Source: Flickr, US Embassy/ 48th Pacific Islands Forum, September 2017

Declan Hourd


The Pacific Island Forum (PIF) is an inter-governmental organisation founded in 1971 and is headquartered in Suva, Fiji. The PIF has 18 member countries drawing from all three subregions of the Pacific (Melanesia, Micronesia and Polynesia), as well as Australia and New Zealand. The organisation aims to foster cooperation between its members, other Pacific organisations, and corporations to collaborate on issues that affect all Pacific Island countries. The PIF places particular emphasis on a regional approach to sustainable development and trade, issues relating to climate change, and good governance.

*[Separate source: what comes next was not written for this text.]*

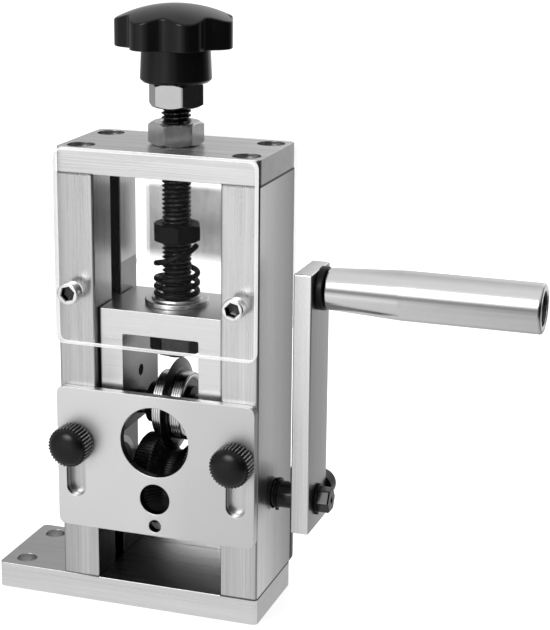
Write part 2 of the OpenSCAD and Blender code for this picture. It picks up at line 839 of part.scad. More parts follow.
module blade_carrier() {
    key_span = carrier_w / 2 + key_reach;
    carrier_h = carrier_top - leg_bottom;
    color([0.76, 0.76, 0.78])
    difference() {
        union() {
            translate([-carrier_w / 2, -carrier_d / 2, leg_bottom]) cube([carrier_w, carrier_d, carrier_h]);
            translate([-key_span, -key_w / 2, leg_bottom]) cube([2 * key_span, key_w, carrier_h]);
        }
        translate([-leg_in_x, -carrier_d / 2 - over, leg_bottom - over])
            cube([2 * leg_in_x, carrier_d + 2 * over, bridge_bottom - leg_bottom + over]);
        translate([0, 0, bridge_bottom - over])
            cylinder(d = rod_d + 4 * run_clear, h = bridge_t + 2 * over);
        translate([-key_span - over, 0, axle_z]) to_x()
            cylinder(d = axle_d + 2 * seat_clear, h = 2 * (key_span + over));
        translate([-key_span - over, 0, axle_z + leg_hole_up]) to_x()
            cylinder(d = leg_hole_d, h = 2 * (key_span + over));
    }
}

module spring_washer() {
    color([0.8, 0.8, 0.8])
    translate([0, 0, carrier_top]) difference() {
        union() {
            cylinder(d = washer_d, h = washer_t - washer_boss_h);
            cylinder(d = washer_boss_d, h = washer_t);
        }
        translate([0, 0, -over]) cylinder(d = rod_d + 4 * run_clear, h = washer_t + 2 * over);
    }
}

module spring() {
    rings = len(spring_path);
    corners = [for (i = [0 : rings - 1]) each wire_ring(i)];
    sides = [for (i = [0 : rings - 2]) for (k = [0 : wire_sides - 1])
        let (n = (k + 1) % wire_sides, a = i * wire_sides, b = a + wire_sides)
        each [[a + k, a + n, b + n], [a + k, b + n, b + k]]];
    first = [for (k = [1 : wire_sides - 2]) [0, k + 1, k]];
    end = (rings - 1) * wire_sides;
    last = [for (k = [1 : wire_sides - 2]) [end, end + k, end + k + 1]];
    color([0.12, 0.12, 0.12])
    polyhedron(points = corners, faces = concat(sides, first, last));
}

// Right half of the blade set as a place: turned along X, from the blade's face outwards
module at_right_feed() { translate([blade_t / 2, 0, axle_z]) to_x() children(); }

module blade_axle() {
    axle_l = carrier_w - 2 * slide_clear;
    color([0.8, 0.8, 0.8])
    difference() {
        translate([-axle_l / 2, 0, axle_z]) to_x() cylinder(d = axle_d, h = axle_l);
        at_right_feed() translate([0, 0, feed_w]) ring(axle_d + over, axle_d - 2 * clip_groove,
            axle_clip_t);
    }
}

module axle_collar() {
    color([0.1, 0.1, 0.1])
    translate([-feed_out_x - collar_w, 0, axle_z]) to_x()
        ring(collar_d, axle_d + 2 * seat_clear, collar_w);
}

module axle_circlip() {
    color([0.1, 0.1, 0.1])
    at_right_feed() translate([0, 0, feed_w + seat_clear])
        circlip(axle_clip_d, axle_d - 2 * clip_groove + 2 * seat_clear, axle_clip_t - 2 * seat_clear);
}

// Ring of the right feed bearing that turns with the blade
module feed_ring() {
    color([0.8, 0.8, 0.8])
    at_right_feed() {
        outer_race(feed_od, feed_ring_t, feed_ball_d, feed_mid_r, feed_w);
    }
}

// Ring and shield of the right feed bearing that stand still on the axle
module feed_inner() {
    shield_d = feed_od - 2 * feed_ring_t - 2 * run_clear;
    color([0.3, 0.3, 0.32])
    at_right_feed() translate([0, 0, slide_clear]) difference() {
        union() {
            cylinder(r = feed_bore_r + feed_ring_t, h = feed_w - slide_clear);
            translate([0, 0, feed_w - slide_clear - feed_shield_t]) cylinder(d = shield_d, h = feed_shield_t);
        }
        translate([0, 0, -over]) cylinder(r = feed_bore_r, h = feed_w + 2 * over);
        translate([0, 0, -slide_clear]) race(feed_mid_r, feed_ball_d, feed_w);
    }
}

module feed_ball_ring() {
    color([0.85, 0.85, 0.85])
    at_right_feed() ball_set(feed_balls, feed_ball_d, feed_mid_r, feed_w);
}

module left_feed_ring() { mirror([1, 0, 0]) feed_ring(); }
module right_feed_ring() { feed_ring(); }
module left_feed_inner() { mirror([1, 0, 0]) feed_inner(); }
module right_feed_inner() { feed_inner(); }
module left_feed_balls() { mirror([1, 0, 0]) feed_ball_ring(); }
module right_feed_balls() { feed_ball_ring(); }

// Disc with a ground edge on both sides
module blade_disc() {
    color([0.25, 0.25, 0.26])
    translate([0, 0, axle_z]) to_x() difference() {
        rotate_extrude() polygon([[0, -blade_t / 2], [blade_d / 2 - blade_bevel, -blade_t / 2],
            [blade_d / 2, -blade_edge_t / 2], [blade_d / 2, blade_edge_t / 2],
            [blade_d / 2 - blade_bevel, blade_t / 2], [0, blade_t / 2]]);
        translate([0, 0, -blade_t]) cylinder(d = axle_d + 2 * run_clear, h = 2 * blade_t);
    }
}

// Places a shape on the shaft's line, turned along X, at the given x
module on_shaft(x) { translate([x, 0, shaft_z]) to_x() children(); }

module drive_shaft() {
    color([0.15, 0.15, 0.15])
    difference() {
        union() {
            on_shaft(shaft_left_x) cylinder(d = shaft_d, h = hex_x - shaft_left_x);
            on_shaft(hex_x) cylinder(d = hex_af / cos(30), h = hex_l, $fn = 6);
        }
        on_shaft(shaft_clip_x) ring(shaft_d + over, shaft_d - 2 * clip_groove, clip_t);
        on_shaft(arm_out_x) ring(shaft_d + over, shaft_d - 2 * clip_groove, clip_t);
    }
}

module drive_roller() {
    w = roller_w / 2;
    color([0.12, 0.12, 0.12])
    on_shaft(0) difference() {
        rotate_extrude() polygon([[0, -w], [roller_r - roller_chamfer, -w], [roller_r, roller_chamfer - w],
            [roller_r, -vee_w / 2], [roller_r - vee_depth, -vee_floor_w / 2],
            [roller_r - vee_depth, vee_floor_w / 2], [roller_r, vee_w / 2],
            [roller_r, w - roller_chamfer], [roller_r - roller_chamfer, w], [0, w]]);
        translate([0, 0, -w - over]) cylinder(d = shaft_d + 2 * seat_clear, h = roller_w + 2 * over);
    }
}

module shaft_circlip() {
    color([0.1, 0.1, 0.1])
    on_shaft(shaft_clip_x + seat_clear)
        circlip(shaft_clip_d, shaft_d - 2 * clip_groove + 2 * seat_clear, clip_t - 2 * seat_clear);
}

module outer_circlip() {
    color([0.1, 0.1, 0.1])
    on_shaft(arm_out_x + seat_clear)
        circlip(outer_clip_d, shaft_d - 2 * clip_groove + 2 * seat_clear, clip_t - 2 * seat_clear);
}

module crank_arm() {
    arm_h = arm_shaft_end + crank_r + arm_handle_end;
    color([0.72, 0.72, 0.74])
    difference() {
        translate([arm_x, -arm_w / 2, shaft_z - arm_shaft_end]) cube([arm_t, arm_w, arm_h]);
        on_shaft(arm_x - over) cylinder(d = shaft_d + 2 * seat_clear, h = arm_t + 2 * over);
        translate([arm_x - over, 0, handle_z]) to_x()
            cylinder(d = handle_screw_d, h = arm_t + 2 * over);
        translate([arm_x + arm_t / 2, 0, shaft_z]) to_rear()
            cylinder(d = clamp_screw_d, h = arm_w / 2 + over);
    }
}

module clamp_screw() {
    shank_l = arm_w / 2 - shaft_d / 2 - slide_clear;
    color([0.2, 0.2, 0.2])
    translate([arm_x + arm_t / 2, arm_w / 2, shaft_z]) to_rear()
        cap_screw(clamp_head_d, clamp_head_h, clamp_screw_d, shank_l);
}

module handle_screw() {
    head_x = grip_x + grip_l - grip_recess_l + turn_clear;
    color([0.15, 0.15, 0.15])
    translate([head_x, 0, handle_z]) to_x()
        cap_screw(handle_head_d, handle_head_h, handle_screw_d, head_x - arm_x);
}

module handle_bush() {
    color([0.1, 0.1, 0.1])
    translate([arm_out_x, 0, handle_z]) to_x() ring(bush_d, handle_screw_d + 2 * seat_clear, bush_w);
}

module handle_grip() {
    r1 = grip_small_d / 2;
    r2 = grip_d / 2;
    color([0.85, 0.85, 0.86])
    translate([grip_x, 0, handle_z]) to_x() difference() {
        rotate_extrude() polygon([[0, 0], [r1 - grip_chamfer, 0], [r1, grip_chamfer], [r2, grip_taper_l],
            [r2, grip_l - grip_chamfer], [r2 - grip_chamfer, grip_l], [0, grip_l]]);
        translate([0, 0, -over]) cylinder(d = handle_screw_d + 2 * run_clear, h = grip_l + 2 * over);
        translate([0, 0, grip_l - grip_recess_l])
            cylinder(d = handle_head_d + 2 * grip_recess_clear, h = grip_recess_l + over);
    }
}

base_plate();
left_column();
right_column();
top_plate();
top_screws();
base_screws();
front_guard();
front_guard_screws();
rear_guard();
rear_guard_screws();
rear_plate();
rear_plate_screws();
jam_nut();
left_bearing_outer();
left_bearing_seals();
left_bearing_balls();
left_bearing_inner();
right_bearing_outer();
right_bearing_seals();
right_bearing_balls();
right_bearing_inner();
guide_plate();
left_thumb_screw();
right_thumb_screw();
pressure_screw();
star_knob();
lock_nut();
spring_stop_nut();
carrier_nut();
blade_carrier();
spring_washer();
spring();
blade_axle();
axle_collar();
axle_circlip();
left_feed_inner();
right_feed_inner();
left_feed_ring();
right_feed_ring();
left_feed_balls();
right_feed_balls();
blade_disc();
drive_shaft();
drive_roller();
shaft_circlip();
outer_circlip();
crank_arm();
clamp_screw();
handle_screw();
handle_bush();
handle_grip();
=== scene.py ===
"""Looks of a bench wire stripper: a crank turns a knurled roller under a sprung disc blade."""
import json
import math

import bmesh
import bpy
from mathutils import Matrix, Vector

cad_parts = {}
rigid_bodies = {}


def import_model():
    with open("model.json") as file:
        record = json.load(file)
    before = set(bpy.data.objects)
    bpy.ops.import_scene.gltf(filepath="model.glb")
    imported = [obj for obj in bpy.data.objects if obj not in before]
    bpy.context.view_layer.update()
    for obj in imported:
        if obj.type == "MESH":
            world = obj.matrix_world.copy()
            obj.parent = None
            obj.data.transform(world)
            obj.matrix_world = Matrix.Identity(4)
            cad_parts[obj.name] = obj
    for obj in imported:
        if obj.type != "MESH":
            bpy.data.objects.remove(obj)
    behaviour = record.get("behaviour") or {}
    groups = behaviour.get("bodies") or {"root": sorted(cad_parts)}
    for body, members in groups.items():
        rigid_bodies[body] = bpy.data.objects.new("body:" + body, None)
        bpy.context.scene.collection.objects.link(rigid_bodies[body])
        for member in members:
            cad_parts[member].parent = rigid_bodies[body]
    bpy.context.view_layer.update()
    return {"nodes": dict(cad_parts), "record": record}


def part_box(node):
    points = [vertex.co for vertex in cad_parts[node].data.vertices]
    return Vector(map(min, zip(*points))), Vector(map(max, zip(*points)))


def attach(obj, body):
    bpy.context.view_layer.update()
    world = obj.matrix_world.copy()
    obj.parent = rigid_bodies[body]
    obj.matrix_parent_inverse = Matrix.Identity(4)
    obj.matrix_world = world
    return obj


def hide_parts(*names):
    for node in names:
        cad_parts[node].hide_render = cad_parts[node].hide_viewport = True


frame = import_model()

bl_info = {
    "name": "Bench wire stripper",
    "version": (1, 0, 0),
    "blender": (4, 5, 0),
    "location": "3D View > Sidebar > Stripper",
    "description": "Dresses the packed frame of a bench wire stripper",
    "category": "Object",
}

MM = 0.001
TURN = 2 * math.pi
X, Y, Z = range(3)

# Radius of the drive shaft and the blade axle, and of the bores round them
ROD_R = 4.5 * MM
ROD_BORE = 4.52 * MM
# Socket heads of the frame's, the guards' and the crank's screws
FRAME_HEAD = 8.5 * MM
FRAME_HEAD_H = 4.5 * MM
GUARD_HEAD = 7.3 * MM
GUARD_HEAD_H = 4 * MM
CRANK_HEAD = 10 * MM
# Share of a head's diameter within which its socket lies
SOCKET_REACH = 0.34


# Sizes that a user may change

class StripperSizes(bpy.types.PropertyGroup):
    """Small forms of the metal parts."""

    edge: bpy.props.FloatProperty(
        name="Edge rounding", description="Rounding of the machined edges", default=0.2 * MM, unit="LENGTH")
    thread_pitch: bpy.props.FloatProperty(
        name="Thread pitch", description="Pitch of the pressure screw", default=1.5 * MM, unit="LENGTH")
    thread_depth: bpy.props.FloatProperty(
        name="Thread depth", description="Depth of the pressure screw's thread",
        default=0.92 * MM, unit="LENGTH")
    roller_ribs: bpy.props.IntProperty(
        name="Roller ribs", description="Ribs round the drive roller", default=72)
    roller_knurl: bpy.props.FloatProperty(
        name="Roller knurl", description="Depth of the roller's knurl", default=0.55 * MM, unit="LENGTH")
    thumb_ribs: bpy.props.IntProperty(
        name="Thumb screw ribs", description="Ribs round a thumb screw's head", default=36)
    thumb_knurl: bpy.props.FloatProperty(
        name="Thumb screw knurl", description="Depth of the thumb screws' knurl",
        default=0.6 * MM, unit="LENGTH")
    knob_lobes: bpy.props.IntProperty(
        name="Knob lobes", description="Lobes of the star knob", default=7)
    seed: bpy.props.IntProperty(
        name="Seed", description="Sets how the screws' sockets are turned", default=4)


class StripperFinish(bpy.types.PropertyGroup):
    """Colours of the finishes."""

    aluminium: bpy.props.FloatProperty(
        name="Aluminium", description="Brightness of the bare aluminium", default=0.72)
    steel: bpy.props.FloatProperty(
        name="Bright steel", description="Brightness of the bright steel", default=0.8)
    oxide: bpy.props.FloatProperty(
        name="Black oxide", description="Brightness of the blackened steel", default=0.005)
    knob: bpy.props.FloatVectorProperty(
        name="Knob", description="Colour of the knob", subtype="COLOR", size=4,
        default=(0.004, 0.004, 0.0045, 1))


class StripperStage(bpy.types.PropertyGroup):
    """Light and floor."""

    key: bpy.props.FloatProperty(
        name="Key light", description="Power of the large lamp at the front left", default=9.0, unit="POWER")
    fill: bpy.props.FloatProperty(
        name="Fill light", description="Power of the lamp at the right", default=2.5, unit="POWER")
    top: bpy.props.FloatProperty(
        name="Top light", description="Power of the lamp above", default=5.0, unit="POWER")


def settings():
    return bpy.context.scene.stripper_sizes


def finishes():
    return bpy.context.scene.stripper_finish


# Nodes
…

On February 4, 2021 a vote was held over video conference to decide the next Secretary General of the PIF. In a result of 9-8, Henry Puna, former prime minister of the Cook Islands, was elected to the position. In response, the five Micronesian members of the PIF (Nauru, Kiribati, Marshall Islands, Palau and the Federated States of Micronesia) issued a joint communique announcing their withdrawal from the organisation. Palau has also closed its Fijian embassy protesting the result.

This walk out was triggered by a violation of a tradition surrounding the changing of the position. The informal agreement between PIF members sees that the role of Secretary General rotates between Melanesians, Micronesians, and Polynesians, with Australians and New Zealanders agreeing to not compete. The Micronesians believe that their candidate, Marshallese Gerald Zackios, should have won the secretariat because the incumbent, Dame Meg Taylor, is Papua New Guinean, and her predecessor was Polynesian. Additionally, PIF Secretary Generals tend to serve two consecutive 3-year terms. As such, the election of Puna will probably keep Micronesians out of the office for six years rather than three. Moreover, the first and last Micronesian to hold the Secretary General position was, former Kiribati President, Ieremia Tabai in 1992.

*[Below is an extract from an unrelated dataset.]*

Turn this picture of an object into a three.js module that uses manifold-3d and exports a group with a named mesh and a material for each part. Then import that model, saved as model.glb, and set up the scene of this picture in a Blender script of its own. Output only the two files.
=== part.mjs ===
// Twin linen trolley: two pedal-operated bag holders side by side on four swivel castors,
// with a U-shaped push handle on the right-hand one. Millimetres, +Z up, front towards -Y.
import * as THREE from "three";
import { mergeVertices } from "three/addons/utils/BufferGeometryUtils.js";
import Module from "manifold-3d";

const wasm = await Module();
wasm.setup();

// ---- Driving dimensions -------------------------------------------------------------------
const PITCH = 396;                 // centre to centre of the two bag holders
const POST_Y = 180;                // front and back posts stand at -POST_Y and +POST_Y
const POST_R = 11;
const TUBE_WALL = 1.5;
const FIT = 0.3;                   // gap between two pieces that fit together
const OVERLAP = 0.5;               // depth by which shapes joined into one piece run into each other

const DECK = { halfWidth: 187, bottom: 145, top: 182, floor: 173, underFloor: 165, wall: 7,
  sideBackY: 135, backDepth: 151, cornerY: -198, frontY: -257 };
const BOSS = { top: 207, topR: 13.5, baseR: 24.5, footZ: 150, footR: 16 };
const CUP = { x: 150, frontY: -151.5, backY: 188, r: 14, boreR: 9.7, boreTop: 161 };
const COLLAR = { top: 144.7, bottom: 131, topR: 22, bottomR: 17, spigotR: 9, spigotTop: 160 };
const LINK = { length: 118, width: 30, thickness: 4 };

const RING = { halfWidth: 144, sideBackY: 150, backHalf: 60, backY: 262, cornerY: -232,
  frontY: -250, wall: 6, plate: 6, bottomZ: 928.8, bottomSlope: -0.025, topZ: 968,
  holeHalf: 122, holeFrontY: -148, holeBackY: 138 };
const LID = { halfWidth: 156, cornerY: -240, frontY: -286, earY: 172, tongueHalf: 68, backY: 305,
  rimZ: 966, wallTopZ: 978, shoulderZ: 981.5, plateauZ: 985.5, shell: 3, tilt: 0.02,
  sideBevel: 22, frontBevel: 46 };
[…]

This protest represents tensions regarding some of the underlying inequalities within the PIF. As Australia and New Zealand have strong cultural and diplomatic ties to Melanesia and Polynesia respectively, a complaint of Micronesia is that the preferred candidate of these countries tends to win the secretariat. A second issue is the exclusion of Guam and the North Mariana Islands because they are unincorporated American territories, but the inclusion of French Polynesia and New Caledonia, despite being overseas French territories. As such, Micronesian PIF members are in a weaker negotiating position because their faction does not represent the entire subregion.

From 2004 to 2008, the rotation between Pacific subregions was disturbed when an Australian, Greg Urwin, was elected to the secretariat. Australia violated this norm because the regional security environment of the South Pacific in the early 2000s was becoming unstable. A prolonged civil conflict in Papua New Guinea had concluded in 1998 and in 2000 Fiji experienced a violent coup which overthrew the government. The prevailing strategy from Canberra focused on significant Australian involvement and engagement in the region. The major event of the era that exemplifies this policy was the Regional Assistance Mission to the Solomon Islands in 2003. It was an Australian-led state building program designed to restore a government that was rendered non-functional due to ethnic conflict. A legacy of the Urwin secretariat was the Pacific Plan, a regional commitment towards joint security, good governance, and sustainable development.

The exit of the Micronesian states could be disastrous for the future of the PIF. Growing subregional conflict and factionalism undercut the themes of regional cooperation and togetherness that underpin the PIF. In practical terms, it weakens the organisation's bargaining power with external entities, calls into question whether the reforms of the PIF will continue to be upheld by the Micronesians, and broadly damages the credibility of the organisation as a unifying body. As the process of withdrawal from the PIF begins, perhaps diplomacy and a resumption of in-person meetings can convince Micronesia to halt their departure.



Declan Hourd is a recent Master of International Relations graduate from the University of NSW. He is interested in exploring the geopolitics of the Indo-Pacific and what that means for the people who live there.